Your objective: Your task is to print all of the data word for word.
### Dataset extract ###
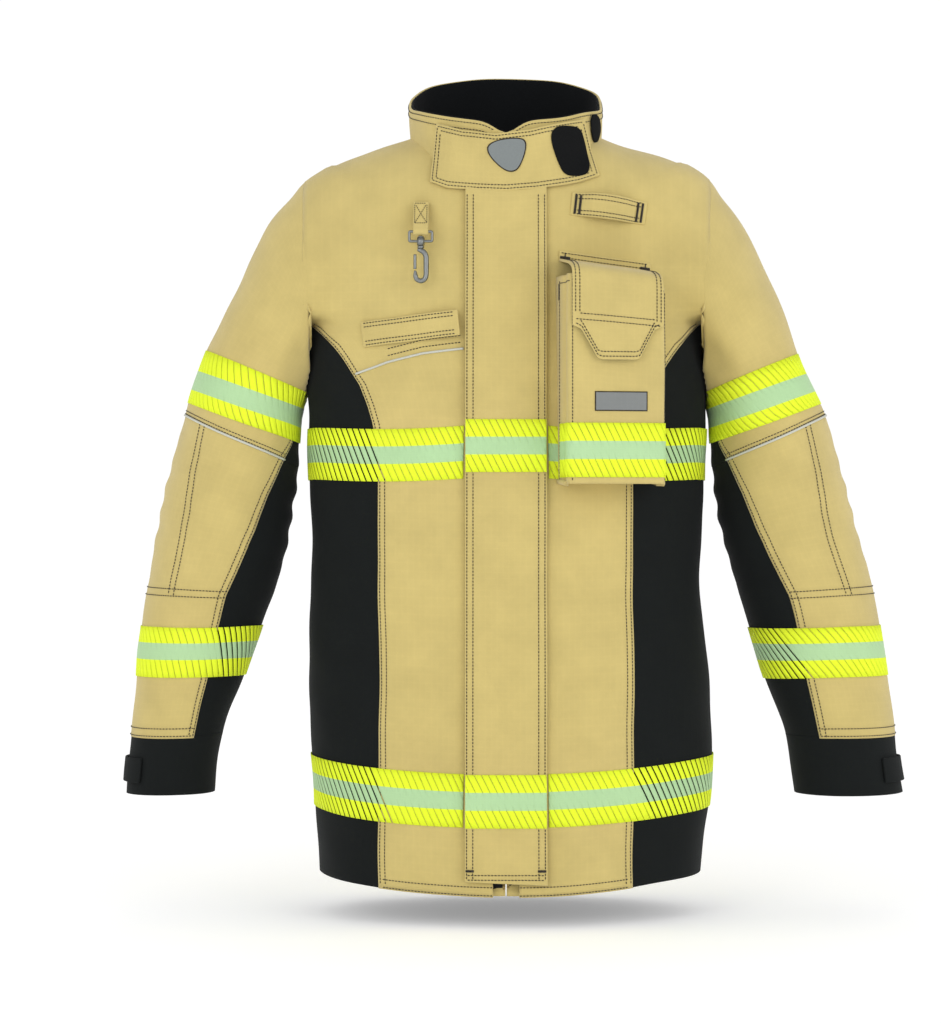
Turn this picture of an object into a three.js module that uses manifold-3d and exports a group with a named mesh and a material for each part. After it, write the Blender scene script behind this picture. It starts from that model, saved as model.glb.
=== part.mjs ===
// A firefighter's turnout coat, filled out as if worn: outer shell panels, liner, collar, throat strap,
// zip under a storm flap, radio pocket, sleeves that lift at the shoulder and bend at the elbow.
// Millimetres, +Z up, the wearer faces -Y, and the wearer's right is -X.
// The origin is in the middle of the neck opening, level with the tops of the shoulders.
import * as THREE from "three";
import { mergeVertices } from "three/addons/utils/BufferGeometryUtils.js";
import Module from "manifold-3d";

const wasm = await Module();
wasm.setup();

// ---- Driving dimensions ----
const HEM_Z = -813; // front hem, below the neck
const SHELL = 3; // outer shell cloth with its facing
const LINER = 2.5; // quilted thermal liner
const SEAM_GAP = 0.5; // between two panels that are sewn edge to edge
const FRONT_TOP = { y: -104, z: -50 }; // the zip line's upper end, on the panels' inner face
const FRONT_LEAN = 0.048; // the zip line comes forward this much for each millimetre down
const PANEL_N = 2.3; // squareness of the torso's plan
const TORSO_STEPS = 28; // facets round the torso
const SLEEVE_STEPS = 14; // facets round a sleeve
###
Task result:
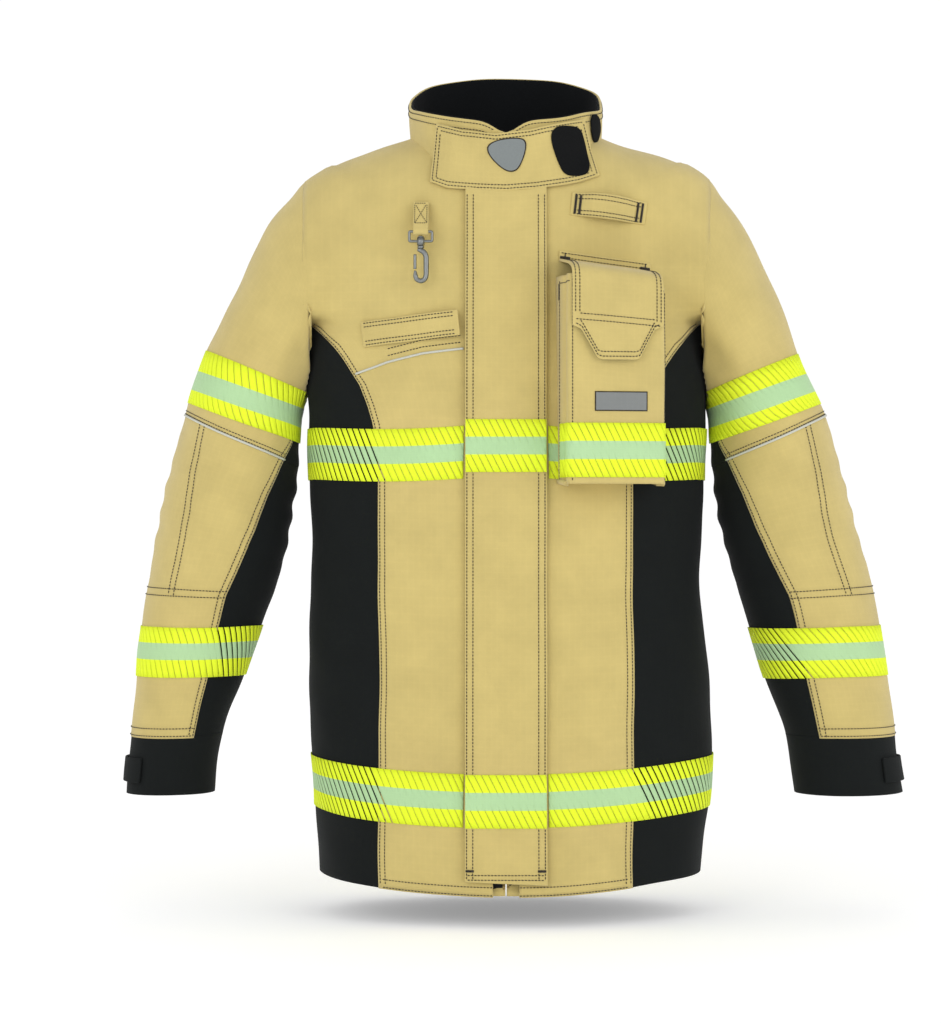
Turn this picture of an object into a three.js module that uses manifold-3d and exports a group with a named mesh and a material for each part. After it, write the Blender scene script behind this picture. It starts from that model, saved as model.glb.
=== part.mjs ===
// A firefighter's turnout coat, filled out as if worn: outer shell panels, liner, collar, throat strap,
// zip under a storm flap, radio pocket, sleeves that lift at the shoulder and bend at the elbow.
// Millimetres, +Z up, the wearer faces -Y, and the wearer's right is -X.
// The origin is in the middle of the neck opening, level with the tops of the shoulders.
import * as THREE from "three";
import { mergeVertices } from "three/addons/utils/BufferGeometryUtils.js";
import Module from "manifold-3d";

const wasm = await Module();
wasm.setup();

// ---- Driving dimensions ----
const HEM_Z = -813; // front hem, below the neck
const SHELL = 3; // outer shell cloth with its facing
const LINER = 2.5; // quilted thermal liner
const SEAM_GAP = 0.5; // between two panels that are sewn edge to edge
const FRONT_TOP = { y: -104, z: -50 }; // the zip line's upper end, on the panels' inner face
const FRONT_LEAN = 0.048; // the zip line comes forward this much for each millimetre down
const PANEL_N = 2.3; // squareness of the torso's plan
const TORSO_STEPS = 28; // facets round the torso
const SLEEVE_STEPS = 14; // facets round a sleeve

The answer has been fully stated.